E quest’onda lunga continua a prendere forza. A darle ulteriore spinta è la presenza dietro ai piatti e alla talk box di Dj Battlecat. Beatmaker, dj, figura di riferimento per la scena g-funk. Già produttore di Tupac e Snoop Dogg, e protagonista assoluto, con campionamenti e beat, durante ‘Get Lit’, brano estratto dall’ultimo “Fearless Movement”. Nel pezzo in questione brillano i featuring di “dr. Funkenstein” George Clinton e il rapper D Smoke, presenti anche stasera grazie al lavoro dietro ai piatti del producer.
Oltre a Dj Battlecat, saranno molti i protagonisti del concerto, perché Kamasi Washington è padrone della scena, ma senza esserne geloso. Vederlo suonare da vicino vuol dire coglierne l’espressione serena e rilassata, mentre i musicisti si alternano nel passarsi il testimone della ribalta. Ma è altrettanto emozionante e osservare la relazione e l’interazione che prende forma tra lui stesso all’anagrafe Rickey Washington, il suo flautista e sassofonista soprano. O più semplicemente suo padre.
»Quando avevo circa diciassette anni, avevo un gruppo chiamato Young Jazz Giants. Suonavamo solo pezzi originali. Quando finivamo di suonare, la gente diceva: “Oh mio Dio, siete stati fantastici” “Ma papà non ci diceva mai che eravamo i migliori. Ci bacchettava chiaro e tondo, tipo: “Siete stonati. State perdendo il ritmo”»
“Pops”, così appare sul foglio della scaletta dei pezzi, non era solamente un padre presente ed esigente, ma un grande musicista; Turnista tra i più quotati e collaboratore fidato di Diana Ross. Lo dimostra dopo pochi minuti, nel suo intervento al sax soprano in ‘Asha The First’. Brano particolarmente significativo, costruito sulle note di una melodia improvvisata al piano dalla figlia di due anni di Kamasi. Un groove funky ricco di dinamiche, che scalda i cuori e che chiude in crescendo di intensità e ritmo e con le pennellate hip hop ed elettroniche di Dj Battlecat.
Kamasi sa farsi da parte per concedere spazio e gloria ai suoi compagni di vita e di musica. A ben vedere, si può parlare di leadership circolante ed è il più chiaro segnale di un gruppo che funziona e performa ai massimi livelli.

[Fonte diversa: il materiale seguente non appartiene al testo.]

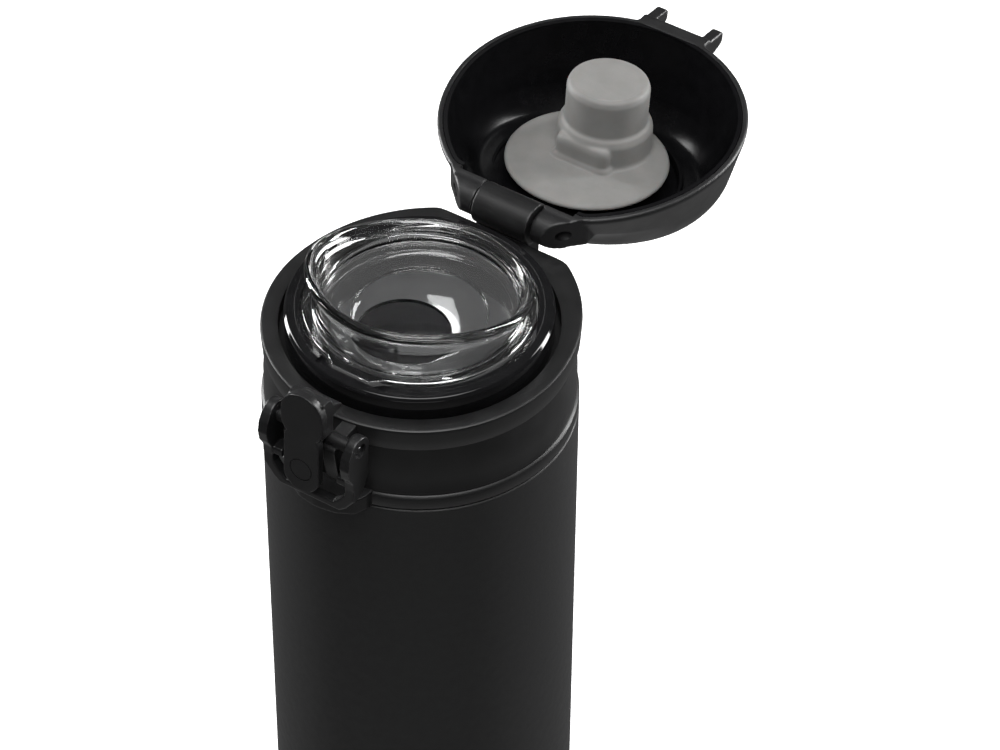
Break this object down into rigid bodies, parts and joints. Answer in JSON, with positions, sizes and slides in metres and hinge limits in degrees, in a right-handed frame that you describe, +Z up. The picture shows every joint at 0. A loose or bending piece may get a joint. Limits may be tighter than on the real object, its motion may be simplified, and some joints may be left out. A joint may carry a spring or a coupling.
{
  "type": "vacuum flask",
  "caption": "Slim insulated steel flask with screw-on drinking cap: hinged snap lid, clear spout, push-button latch and swing-up lock ring.",
  "frame": {"origin": "centre of the flat base, on the flask's axis", "axes": "+Z up along the flask's axis, latch towards -Y, lid hinge towards +Y, +X along the hinge pin"},
  "size_m": [0.066, 0.1505, 0.217],
  "materials": {
    "body_paint": "matte powder coat",
    "steel": "brushed",
    "steel_inner": "satin",
    "base_plastic": "matte",
    "seal_resin": "matte",
    "getter_metal": "dull",
    "dark_silicone": "matte",
    "collar_plastic": "fine grain",
    "gloss_ring": "gloss",
    "clear_resin": "clear gloss",
    "pin_steel": "dark satin",
    "spring_steel": "bright",
    "lid_plastic": "fine grain",
    "liner_gloss": "gloss",
    "grey_silicone": "matte",
    "button_plastic": "satin",
    "ring_plastic": "satin"
  },
  "bodies": {
    "bottle": {"outer_shell": "body_paint", "base_disc": "steel", "base_cover": "base_plastic", "vacuum_seal": "seal_resin", "getter": "getter_metal", "inner_vessel": "steel_inner"},
    "seal": {"neck_gasket": "dark_silicone"},
    "cap": {"collar": "collar_plastic", "spout_carrier": "gloss_ring", "drink_spout": "clear_resin", "spout_gasket": "dark_silicone", "latch_pin": "pin_steel", "hinge_spring": "spring_steel", "button_spring": "spring_steel"},
    "lid": {"lid_shell": "lid_plastic", "lid_liner": "liner_gloss", "lid_stopper": "grey_silicone", "hinge_pin": "pin_steel"},
    "button": {"latch_button": "button_plastic"},
    "ring": {"lock_ring": "ring_plastic"}
  },
  "joints": [
    {"name": "cap_lift", "type": "slide", "parent": "bottle", "child": "seal", "axis": [0, 0, 1], "range_m": [0, 0.0155]},
    {"name": "cap_turn", "type": "hinge", "parent": "seal", "child": "cap", "pos_m": [0, 0, 0.2], "axis": [0, 0, 1], "range_deg": [0, 1080]},
    {"name": "lid_hinge", "type": "hinge", "parent": "cap", "child": "lid", "pos_m": [0, 0.0336, 0.2041], "axis": [1, 0, 0], "range_deg": [0, 180], "stiffness_Nm_per_rad": 0.004, "springref_deg": -45.84},
    {"name": "button_press", "type": "hinge", "parent": "cap", "child": "button", "pos_m": [0, -0.0376, 0.1995], "axis": [1, 0, 0], "range_deg": [0, 12], "stiffness_Nm_per_rad": 0.05, "springref_deg": -5.73},
    {"name": "ring_swing", "type": "hinge", "parent": "cap", "child": "ring", "pos_m": [0, -0.0376, 0.1995], "axis": [-1, 0, 0], "range_deg": [0, 165]}
  ],
  "couplings": [
    {"joint": "cap_lift", "follows": "cap_turn", "m_per_rad": 0.00079577}
  ]
}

Come nel caso di ‘Ko (Road to Self)’, indiavolato e vorticoso pezzo in sette ottavi, con un giro armonico avvolto a spirale intorno a pochi accordi. Incredibile l’intervento al piano dell’imponente Brandon Coleman, che vi inserisce armonie e melodie dalle sonorità classiche. A chiudere un finale pirotecnico: luci basse e rosse per i fuochi d’artificio di Tony Austin alla batteria.

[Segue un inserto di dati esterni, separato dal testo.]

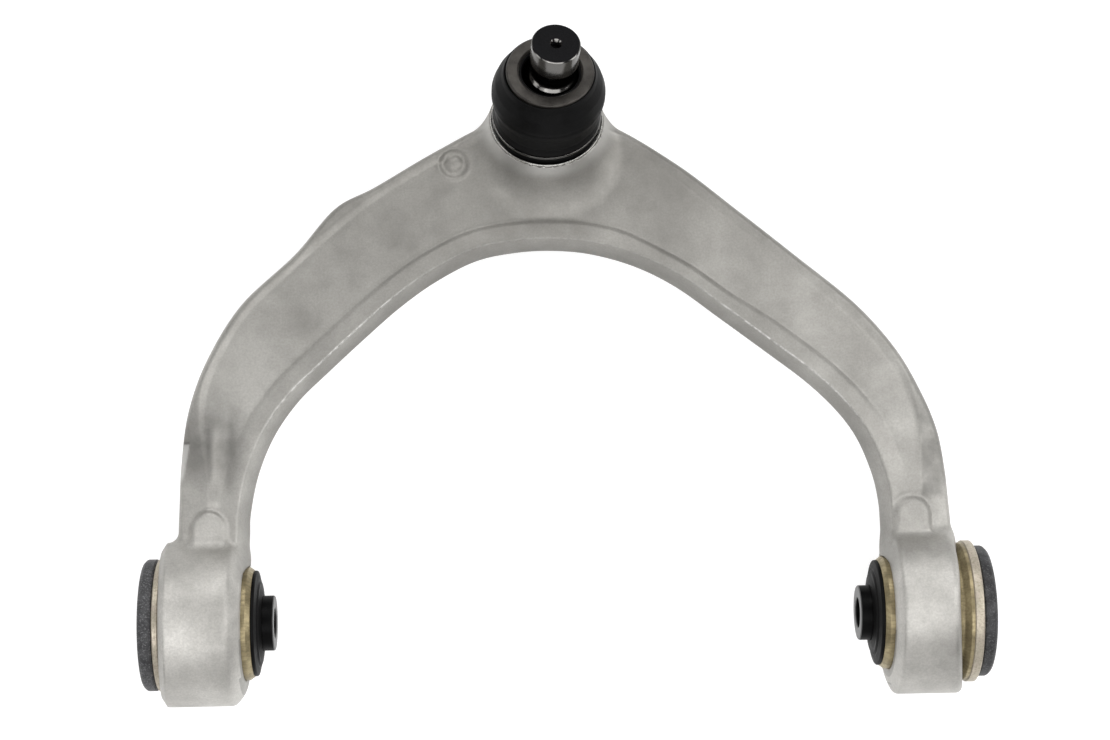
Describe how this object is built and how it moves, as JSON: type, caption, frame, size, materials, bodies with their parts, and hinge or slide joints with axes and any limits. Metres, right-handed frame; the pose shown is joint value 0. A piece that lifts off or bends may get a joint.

Poesia il solo di “Pops Washington” durante il viscerale funky di ‘Vi Lua, ViSol’, ripescato da “Heaven”, disco del 2018. Imponente e trascinante la chiusura del tema armonizzato con Patrice Quinn, Rickey e Kamasi Washington e Ryan Porter a brillare di luce propria sotto quelle del palco. Ed è proprio il trombone di quest’ultimo protagonista splendido, profondo e intenso in ‘Together’, capolavoro e perfetta sintesi di jazz classico abbracciato alla contaminazione elettronica, con Dj Battlecat ai piatti e talk box.

La mimica del volto di Kamasi Washington è l’antonomasia della pacata beatitudine, che diventa fuoco nel suo solo di sax durante il tiratissimo ‘Prologue’. La standing ovation del pubblico conclude la prima parte, e la traccia di piano di ‘Steppin Out’ di Joe Jackson fa da colonna sonora al rientro nella band nei camerini e alla corsa sottopalco di parte degli spettatori.
Per il bis la scelta ricade su un vecchio cavallo di battaglia. ‘Re Run’, dal mastodontico triplo “Epic”, è la liberazione di chi non resisteva più a star seduto. Soul, funky, blues, le svisate al trombone di Ryan Porter e un incredibile solo di Minimoog di Brandon Coleman. E se qualcuno mi avesse detto che un giorno sarei impazzito per sentire lo “scratch” insieme al suono dei synth analogici probabilmente gli avrei consigliato un buon analista.
Padre e figlio firmano alcuni vinili passati loro dal pubblico. Poi Kamasi Washington esce di scena con il suo inseparabile bastone da passeggio adornato da un leone intagliato. Finisce così una serata iniziata con l’assordante silenzio richiesto dall’artista in memoria di Papa Francesco. Nessun applauso grazie a Dio, ma solo emozione e commozione. Il pubblico dell’Auditorium rispetta come meglio non si poteva il ricordo del Pontefice. Kamasi ci ringrazia e poi vola.